Dernier jour à Oslo. Après la création d'hier, il nous reste une journée de Padox dans le cadre de la fête organisée autour du bateau, la " Family Reggae Disco ", fête familiale. On attend un monde fou. Cliff a organisé un parcours sur le toit de l'Opéra voisin. Le temps est superbe, il y a un monde fou à l'Opéra et autour du bateau. Les Padox escalent le toit de l'Opéra, bronzent au bord du Fjord d'Oslo, et se transforment en ouvriers du chantier. Au retour, certains jouent les prolongations en se glissant dans la fête. On se quitte, sans doute pour se revoir l’an prochain, il est question de faire tourner le spectacle dans toute la Norvège, pour aider à une prise de conscience sur le problème de l'immigration auprès des populations provinciales très conservatrices. La petite Kenyane, Judith, entourée de quelques jeunes et des comédiens de la Compagnie, a fait une sortie en fin d'après-midi. On a vraiment le sentiment qu'elle a gagné en confiance, elle est sortie épanouie de l'expérience. En enlevant sa tête de Padox, elle a dit " Je suis folle ".

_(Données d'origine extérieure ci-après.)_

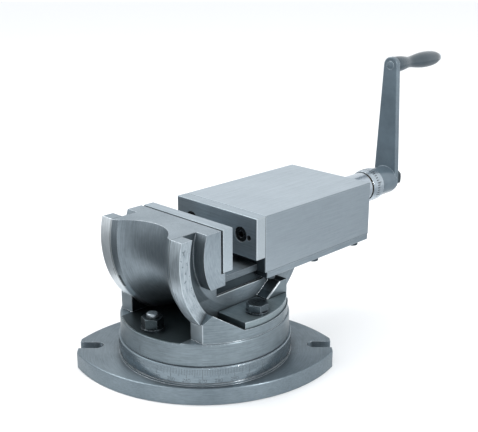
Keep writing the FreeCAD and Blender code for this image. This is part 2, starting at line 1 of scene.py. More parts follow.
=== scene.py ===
"""Looks of the two-way machine vise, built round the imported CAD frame.

The CAD nodes keep their shape and get metal, oxide or enamel made of shader nodes. Those with long sharp
edges are shown as copies whose edges are rounded a little. Added pieces are the engraved scales with their
numerals, the index marks, and the riveted end of the grip's spindle. Blender works in metres; lengths named
here are in millimetres unless a comment says otherwise."""

import json
import math

import bmesh
import bpy
from mathutils import Matrix, Vector

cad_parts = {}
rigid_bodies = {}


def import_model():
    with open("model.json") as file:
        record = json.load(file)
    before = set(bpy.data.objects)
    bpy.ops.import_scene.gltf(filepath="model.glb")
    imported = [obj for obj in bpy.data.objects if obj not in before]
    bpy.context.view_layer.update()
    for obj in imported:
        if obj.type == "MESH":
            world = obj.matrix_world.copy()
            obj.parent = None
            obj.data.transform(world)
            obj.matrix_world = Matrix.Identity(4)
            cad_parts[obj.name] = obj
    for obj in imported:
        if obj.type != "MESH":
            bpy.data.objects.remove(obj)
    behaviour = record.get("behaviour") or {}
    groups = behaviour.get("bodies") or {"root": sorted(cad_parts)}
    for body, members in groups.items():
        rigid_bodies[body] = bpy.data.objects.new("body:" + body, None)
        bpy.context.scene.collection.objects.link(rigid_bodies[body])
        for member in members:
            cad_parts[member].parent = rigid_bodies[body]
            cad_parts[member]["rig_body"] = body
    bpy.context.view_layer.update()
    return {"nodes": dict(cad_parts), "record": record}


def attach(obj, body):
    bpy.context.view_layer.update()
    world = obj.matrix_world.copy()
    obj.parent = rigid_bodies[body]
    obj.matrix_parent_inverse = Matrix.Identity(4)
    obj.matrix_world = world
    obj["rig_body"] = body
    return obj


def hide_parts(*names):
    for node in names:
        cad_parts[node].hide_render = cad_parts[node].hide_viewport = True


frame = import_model()

MM = 0.001
SWUNG = math.radians(45.0)              # how far the vise stands swung round on its base
HERE = Matrix.Rotation(SWUNG, 4, "Z")   # the vise's own directions to the row frame
TILT_AXIS = (9.0, 122.5)                # x and z of the tilt axis, in the vise's own directions
SCREW_Z = 117.5                         # height of the feed screw's axis
DRUM_R, DRUM_LOW, DRUM_TOP = 77.2, 18.2, 31.1     # the base's graduated band
RING_R, RING_LOW = 75.2, 32.6           # the swivel ring above it
SLEEVE_R, SLEEVE_END = 15.0, 226.0
DIAL_R, DIAL_LOW = 17.0, 232.5
ARM_FRONT, GRIP_Z = 267.0, 240.0        # the crank arm's front face, and the height of the grip's spindle
JAW_FRONT = 25.1                        # front of the movable jaw block, behind its plate
SLOPE_AT = (27.5, 66.6)                 # the foot (x, z) of the bed's sloping cut, by the clamp plate
SLOPE_TOP_X = 43.5
SLOPE_RUN, SLOPE_RISE = 0.802, 0.597    # the cut's direction
HALF = 50.0                             # half width of the jaws and of the rails
SIDE = 37.5                             # half width of the bed between its rails
SHOULDER_HALF = 36.5                    # where the waist's shoulders meet the rails
NECK_HALF, WAY_HALF = 35.5, 40.0        # half widths of the neck below the ways, and of the ways
RAIL_OUTER_R, RAIL_INNER_R = 82.0, 71.0
BLOCK_R = 56.0                          # the fixed jaw block's round back
BED_LEDGE, WAY_BOTTOM, WAY_TOP = 80.3, 91.6, 97.2       # heights on the bed
UNDERCUT_FRONT = -21.5                  # front end of the cut below the ways
RING_TOP, WEB_TOP = 52.0, 78.5          # heights on the swivel body
CHANNEL_HALF = 38.0                     # half the gap between the cheeks
CHEEK_FRONT = -52.0                     # the cheeks' front ends
JAW_BOTTOM = 91.5                       # underside of the movable jaw, on its keepers

JAW_SHADE_AND_SEAM = (0.03, 0.045, 0.055)             # painted shade under the movable jaw and its plate; also the dark line of the keepers' seam
# painted shade in the bed's recesses
RECESS_SHADE = (0.028, 0.042, 0.05)
WAIST_GREY = (0.03, 0.042, 0.05)
# painted shade in the channel between the cheeks
CHANNEL_SHADE = (0.022, 0.034, 0.038)
DING = (0.13, 0.16, 0.18)
EDGE_WHITE = (0.86, 0.92, 0.95)
RUBBED_OXIDE_AND_GLINT = (0.55, 0.62, 0.67)
RUBBED_ENAMEL_AND_SHEEN = (0.50, 0.57, 0.62)


def vise_point(x, y, z):
    """A point given in the vise's own directions, millimetres, as the row frame's in metres."""
    return HERE @ Vector((x * MM, y * MM, z * MM))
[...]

Dès le début de cette belle aventure humaine, nous avons été étonnés de constater que tous ces jeunes Somaliens, sénégalais, congolais, érythréens, chiliens, mexicains, iraniens, irakiens, ont joué cette histoire de l'immigration sans jamais, à aucun moment, ressentir le besoin de nous raconter leur histoire personnelle. Tout s'est passé comme si le spectacle servait d'exorcisme, et permettait de développer une capacité d'oubli, permettant de tirer un trait, pour aborder cette vie nouvelle en Norvège. Ils n'ont pas souhaité que nous utilisions leur langue d'origine, mais le norvégien, leur langue d'intégration, d'avenir. Bien sûr ils rencontrent et rencontreront le racisme, les préjugés, mais en jouant ils ont participé à une œuvre qui s'approprie l'histoire collective des immigrés, la raconte à la société occidentale aussi bien qu'aux immigrés eux-mêmes, et le théâtre devient alors témoignage, oeuvre pédagogique et action citoyenne.